» Exercise goal
Each line containing the word "joints" must be reported.

════════════════

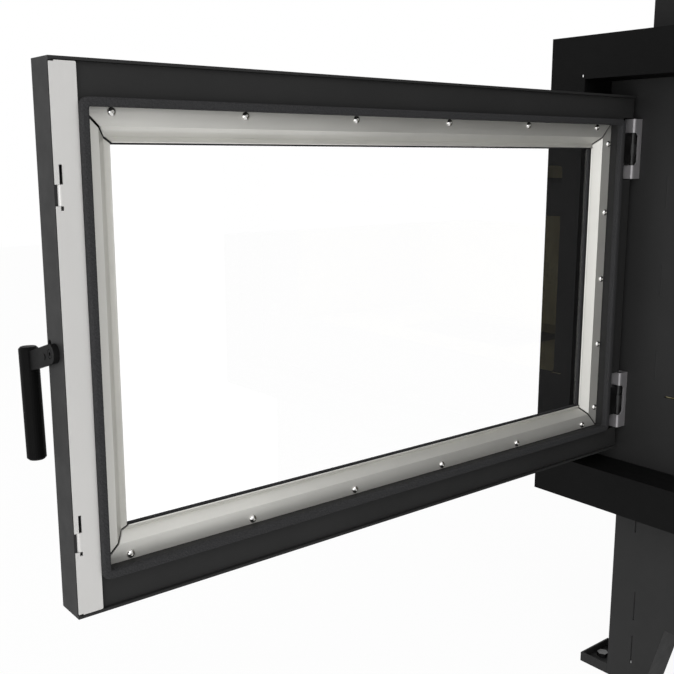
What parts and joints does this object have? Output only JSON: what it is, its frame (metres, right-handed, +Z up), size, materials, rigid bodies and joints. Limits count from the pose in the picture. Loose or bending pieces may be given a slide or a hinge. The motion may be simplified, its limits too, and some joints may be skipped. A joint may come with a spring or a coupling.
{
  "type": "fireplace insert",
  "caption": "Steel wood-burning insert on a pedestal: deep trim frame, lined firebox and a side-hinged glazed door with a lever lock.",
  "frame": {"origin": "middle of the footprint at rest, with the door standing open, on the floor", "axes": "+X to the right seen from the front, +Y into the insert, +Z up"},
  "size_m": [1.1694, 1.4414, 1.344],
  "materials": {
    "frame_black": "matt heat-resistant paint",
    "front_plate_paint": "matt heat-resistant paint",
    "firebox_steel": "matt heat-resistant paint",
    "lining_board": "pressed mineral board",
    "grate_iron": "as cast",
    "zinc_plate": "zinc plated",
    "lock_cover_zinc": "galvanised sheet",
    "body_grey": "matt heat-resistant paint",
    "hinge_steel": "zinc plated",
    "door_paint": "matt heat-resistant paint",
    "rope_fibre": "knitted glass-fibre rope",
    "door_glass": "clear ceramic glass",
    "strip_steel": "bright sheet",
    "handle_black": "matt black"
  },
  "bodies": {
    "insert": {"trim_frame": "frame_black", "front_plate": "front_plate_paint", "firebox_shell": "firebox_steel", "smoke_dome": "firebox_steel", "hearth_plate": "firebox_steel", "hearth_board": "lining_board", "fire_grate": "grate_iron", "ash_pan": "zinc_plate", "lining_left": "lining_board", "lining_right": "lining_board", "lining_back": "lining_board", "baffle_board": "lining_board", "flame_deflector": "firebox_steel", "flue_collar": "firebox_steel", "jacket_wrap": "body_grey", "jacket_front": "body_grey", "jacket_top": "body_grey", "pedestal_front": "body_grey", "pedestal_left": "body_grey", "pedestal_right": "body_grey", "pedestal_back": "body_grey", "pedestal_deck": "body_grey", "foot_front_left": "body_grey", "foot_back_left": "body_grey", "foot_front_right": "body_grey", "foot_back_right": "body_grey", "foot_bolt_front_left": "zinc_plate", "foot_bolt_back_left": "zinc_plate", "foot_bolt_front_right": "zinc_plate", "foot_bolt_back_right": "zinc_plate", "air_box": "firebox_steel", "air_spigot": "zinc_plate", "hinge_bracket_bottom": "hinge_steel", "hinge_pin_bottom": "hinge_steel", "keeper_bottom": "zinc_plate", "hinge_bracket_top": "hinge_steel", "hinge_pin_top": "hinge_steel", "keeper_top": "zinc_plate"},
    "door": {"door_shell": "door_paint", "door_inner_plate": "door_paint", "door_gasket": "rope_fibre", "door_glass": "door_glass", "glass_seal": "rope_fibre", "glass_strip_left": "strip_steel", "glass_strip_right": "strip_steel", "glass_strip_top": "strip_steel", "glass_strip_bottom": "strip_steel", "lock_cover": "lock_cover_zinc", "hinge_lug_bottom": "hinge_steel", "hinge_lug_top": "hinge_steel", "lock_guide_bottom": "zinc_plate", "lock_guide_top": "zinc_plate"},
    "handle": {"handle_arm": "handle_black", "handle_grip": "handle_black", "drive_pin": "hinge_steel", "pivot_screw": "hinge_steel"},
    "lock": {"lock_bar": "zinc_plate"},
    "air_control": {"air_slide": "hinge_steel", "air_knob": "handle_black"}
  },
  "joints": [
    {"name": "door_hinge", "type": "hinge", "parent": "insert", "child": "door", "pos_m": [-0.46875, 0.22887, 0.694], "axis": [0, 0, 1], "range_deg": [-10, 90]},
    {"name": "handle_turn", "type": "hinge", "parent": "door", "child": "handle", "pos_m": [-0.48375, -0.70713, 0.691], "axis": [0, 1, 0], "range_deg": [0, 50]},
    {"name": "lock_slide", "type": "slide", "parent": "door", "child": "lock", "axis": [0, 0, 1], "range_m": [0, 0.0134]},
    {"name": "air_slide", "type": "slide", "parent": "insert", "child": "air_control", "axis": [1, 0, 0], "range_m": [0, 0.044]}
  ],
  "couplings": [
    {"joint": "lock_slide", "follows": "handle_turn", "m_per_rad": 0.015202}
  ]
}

════════════════

» The output
What parts and joints does this object have? Output only JSON: what it is, its frame (metres, right-handed, +Z up), size, materials, rigid bodies and joints. Limits count from the pose in the picture. Loose or bending pieces may be given a slide or a hinge. The motion may be simplified, its limits too, and some joints may be skipped. A joint may come with a spring or a coupling.
  "joints": [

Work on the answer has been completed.